The more I learned, the more I began to see this rich history of preservation embedded in the language itself.

For example, in simply learning how to say my name, I learned that Hebrew has no verb for “to be.” The sentence “I am Talia” literally means “I, Talia.” This sounded wrong whenever I translated sentences in my head. But it also became, for me, symbolic of the resilient Jews who have come before me. In some ways, a Hebrew speaker doesn’t need to clarify that an object exists, but simply declares them, as existence is already assumed. It is a structure of speech that gives words a permanence, as though they are tethered to the universe, their being inherent, without the need to clarify or confirm. It’s a grammatical construction that spoke to me, suggesting the permanence and inherentness of the Jewish people themselves.

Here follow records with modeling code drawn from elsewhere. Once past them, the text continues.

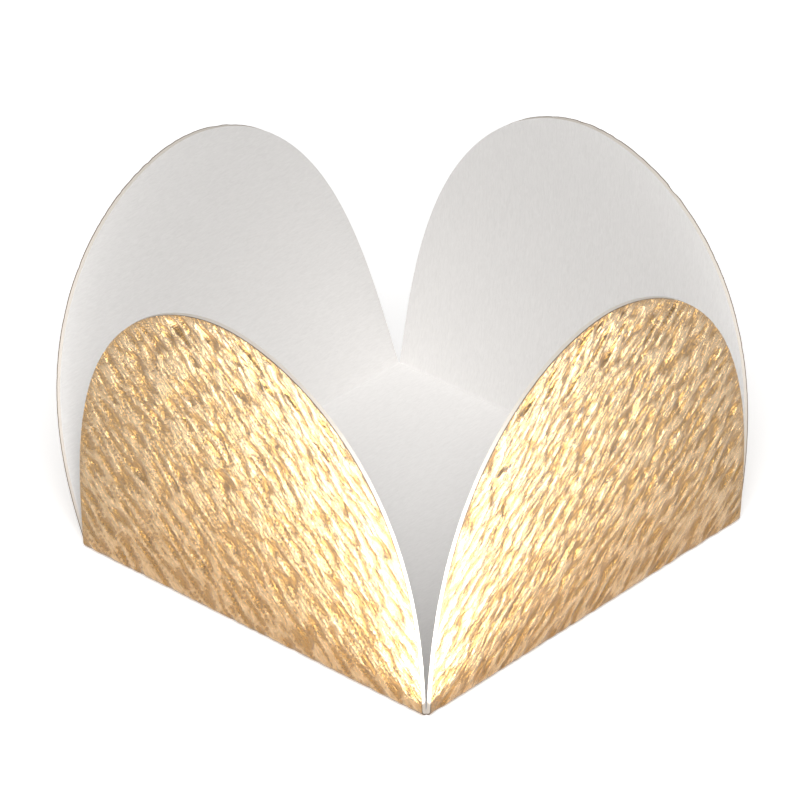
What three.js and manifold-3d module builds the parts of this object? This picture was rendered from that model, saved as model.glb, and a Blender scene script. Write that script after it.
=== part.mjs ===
// A mini paper candy cup: one die-cut piece of foil-faced card, folded up into a small open cup.
// A square base carries four round-arched petals, one along each side. Nothing is glued: each
// petal is only creased along its full width, so each stands at an angle of its own, and the
// two back ones spring out at the crease and curl back upright towards their tips.
// Millimetres, +Z up. The origin is the middle of the base's underside.
import * as THREE from 'three';
import { mergeVertices } from 'three/addons/utils/BufferGeometryUtils.js';
import Module from 'manifold-3d';

// The sheet and its crease
const baseSide = 35; // the square base, between the virtual corners of opposite creases
const cardThickness = 0.4;
const creaseInnerRadius = 0.06; // the small round on the inside of each crease
const cornerGap = 0.45; // how far a petal's side stops short of the base's corner

// The outline of a petal on the flat blank: a raised half ellipse
const petalHeight = 26.2; // from the crease's outer corner to the tip, along the card
const shoulderPower = 1.9; // 2 is a true ellipse, more is squarer at the sides
const crownPower = 2.6; // 2 is a true ellipse, more keeps the petal wide for longer
const tipFlat = 0.5; // the short chord that closes the arch at its tip

// How each petal stands, in degrees outward from upright, at its crease and at its tip.
// turn is the side of the base that it stands on, counted in quarter turns from +X.
const petals = [
  { turn: 0, leanAtCrease: 12.4, leanAtTip: 0.8 }, // back right
  { turn: 1, leanAtCrease: 20.7, leanAtTip: 1.4 }, // back left
  { turn: 2, leanAtCrease: 0.8, leanAtTip: 6.2 }, // front left
  { turn: 3, leanAtCrease: 5.0, leanAtTip: 3.7 }, // front right
];

// How finely the curves are stepped
const creaseSteps = 6;
const archSteps = 34;

const creaseOuterRadius = creaseInnerRadius + cardThickness;
const flatHalf = baseSide / 2 - creaseOuterRadius; // where the flat base ends and a crease starts
const tongue = cardThickness * 2; // how far a petal's sheet runs into the base, to join it

// Half the petal's width at a height along the card, and the angle that steps evenly round its arch
const sideHalf = baseSide / 2 - cornerGap;
const archHalfWidth = (angle) => sideHalf * Math.cos(angle) ** (2 / shoulderPower);
const archHeight = (angle) => petalHeight * Math.sin(angle) ** (2 / crownPower);
const archAngle = (height) => Math.asin((height / petalHeight) ** (crownPower / 2));
const lastAngle = Math.acos((tipFlat / 2 / sideHalf) ** (shoulderPower / 2));

// The rows of a petal's sheet, from inside the base round the crease and up to the tip.
// out and up place the sheet's outer face, and lean is its angle outward from upright there.
function petalRows(leanAtCrease, leanAtTip) {
  const flat = Math.PI / 2;
  const startLean = THREE.MathUtils.degToRad(leanAtCrease);
  const endLean = THREE.MathUtils.degToRad(leanAtTip);
  const rows = [{ out: flatHalf - tongue, up: 0, lean: flat, halfWidth: sideHalf }];
  for (let step = 0; step <= creaseSteps; step += 1) {
    const lean = flat + ((startLean - flat) * step) / creaseSteps;
    const out = flatHalf + creaseOuterRadius * Math.cos(lean);
    const up = creaseOuterRadius * (1 - Math.sin(lean));
    rows.push({ out, up, lean, halfWidth: sideHalf });
  }
  // The arch is measured from the crease's virtual corner, so it starts part of the way up.
  const creaseEnd = creaseOuterRadius * Math.tan((flat - startLean) / 2);
  const firstAngle = archAngle(creaseEnd);
  let { out, up, lean } = rows[rows.length - 1];
  let height = creaseEnd;
  for (let step = 1; step <= archSteps; step += 1) {
    const angle = firstAngle + ((lastAngle - firstAngle) * step) / archSteps;
    const next = archHeight(angle);
    const share = (next - creaseEnd) / (petalHeight - creaseEnd);
    const nextLean = startLean + (endLean - startLean) * share;
    out += (next - height) * Math.sin((lean + nextLean) / 2);
    up += (next - height) * Math.cos((lean + nextLean) / 2);
    rows.push({ out, up, lean: nextLean, halfWidth: archHalfWidth(angle) });
    lean = nextLean;
    height = next;
  }
  return rows;
}

// A box with one layer per row, whose layers are moved onto the rows of the sheet.
function petalGeometry({ turn, leanAtCrease, leanAtTip }) {
  const rows = petalRows(leanAtCrease, leanAtTip);
  const layers = rows.length - 1;
  const geometry = new THREE.BoxGeometry(2, layers, 1, 1, layers, 1);
  const position = geometry.attributes.position;
  for (let i = 0; i < position.count; i += 1) {
    const row = rows[Math.round(position.getY(i) + layers / 2)];
    const depth = position.getZ(i) > 0 ? 0 : cardThickness;
    const out = row.out - depth * Math.cos(row.lean);
    const up = row.up + depth * Math.sin(row.lean);
    position.setXYZ(i, out, position.getX(i) * row.halfWidth, up);
  }
  return geometry.rotateZ((turn * Math.PI) / 2);
}

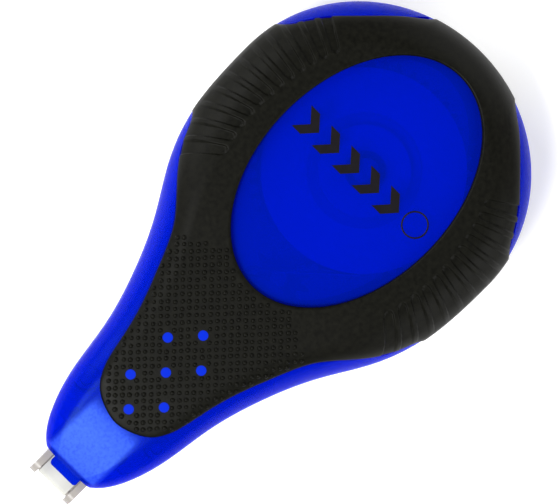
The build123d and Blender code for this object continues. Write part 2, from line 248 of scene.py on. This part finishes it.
def smooth_through(knots, values, at):
    """Natural cubic spline through the knots: second slopes from the usual banded system."""
    gap = np.diff(knots)
    slope = np.diff(values) / gap
    count = len(knots)
    system = np.eye(count)
    right = np.zeros(count)
    inner = np.arange(1, count - 1)
    system[inner, inner - 1] = gap[:-1]
    system[inner, inner] = 2 * (gap[:-1] + gap[1:])
    system[inner, inner + 1] = gap[1:]
    right[1:-1] = 6 * np.diff(slope)
    bend = np.linalg.solve(system, right)
    piece = np.clip(np.searchsorted(knots, at) - 1, 0, count - 2)
    before = at - knots[piece]
    after = knots[piece + 1] - at
    size = gap[piece]
    cubic = (bend[piece] * after ** 3 + bend[piece + 1] * before ** 3) / (6 * size)
    left = (values[piece] / size - bend[piece] * size / 6) * after
    return cubic + left + (values[piece + 1] / size - bend[piece + 1] * size / 6) * before


def section_at(x):
    """Half width, half depth and shoulder radius of the shells at x."""
    share = np.clip(x / half_length, stations[0, 0], stations[-1, 0])
    width = half_width * smooth_through(stations[:, 0], stations[:, 1], share)
    depth = half_depth * smooth_through(stations[:, 0], stations[:, 2], share)
    round_share = smooth_through(stations[:, 0], stations[:, 3], share)
    return width, depth, depth * round_share


def unrolled(x, y):
    """Where a point in plan lies once the shoulder is rolled out flat, as x and y."""
    past = x > round_centre
    width, depth, shoulder = section_at(x)
    u = np.where(past, (x - round_centre) / round_stretch, 0.0)
    out = np.hypot(u, y)
    flat = width - shoulder
    turn = np.arcsin(np.clip((out - flat) / shoulder, 0, 1))
    stop = np.arccos(np.clip((grip_stop - depth + shoulder) / shoulder, -1, 1))
    rolled = np.where(out > flat, flat + shoulder * np.minimum(turn, stop), out)
    scale = rolled / np.maximum(out, 1e-9)
    return np.where(past, round_centre + round_stretch * u * scale, x), y * scale


def skin_turn(x, y):
    """How far round the shoulder an unrolled plan point lies."""
    width, depth, shoulder = section_at(x)
    u = np.maximum(x - round_centre, 0) / round_stretch
    return np.clip((np.hypot(u, y) - width + shoulder) / shoulder, 0, np.pi / 2)


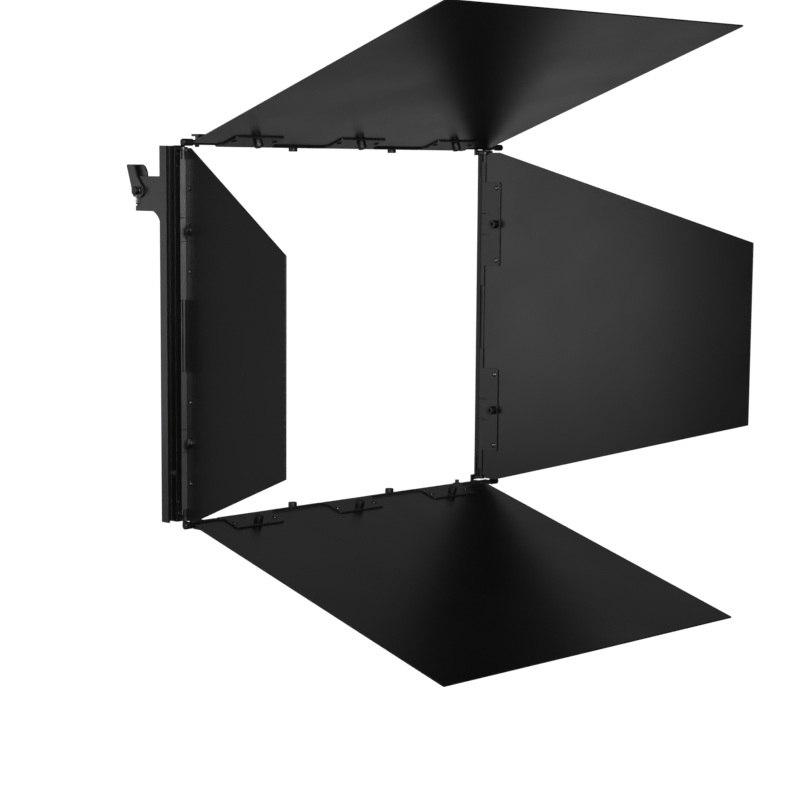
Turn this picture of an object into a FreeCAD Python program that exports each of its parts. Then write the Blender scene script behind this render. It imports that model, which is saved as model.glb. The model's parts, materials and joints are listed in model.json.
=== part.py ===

I also found myself moved by the way Hebrew expresses possession, as there is no verb for “to have.” The closest option, “יש לי” or “yesh le” literally means “there is to me.” For a country that was built out of a common vision and desperation — a socialist country for the Jewish people — it makes sense, perhaps, that there is no easy way to express individual possession. As I would work on my language exercises, I thought of the early kibbutz members of Palestine, comprised of people who fled their homes due to antisemitism in Europe, not only searching for a better life, but building it with their own hands. They conducted their entire lives communally, knowing that this was the way to spread their mission to as many people as possible.

When the world wanted the Jews of history to stop being Jewish — which is true nearly at every point of history — they refused to give up their language. Instead, the Jews of the diaspora used their language to pray, keeping the heart of Hebrew beating, albeit weakly.

Now, I love greeting my savta on the phone in the basic Hebrew that I know. “Ma shlomech?” “Ma asit hayom?” How are you? What did you do today? While I still can’t say much more, even by creating the same guttural sounds, I feel I am exercising a privilege, extending a thank you to my ancestors for their perseverance and bravery.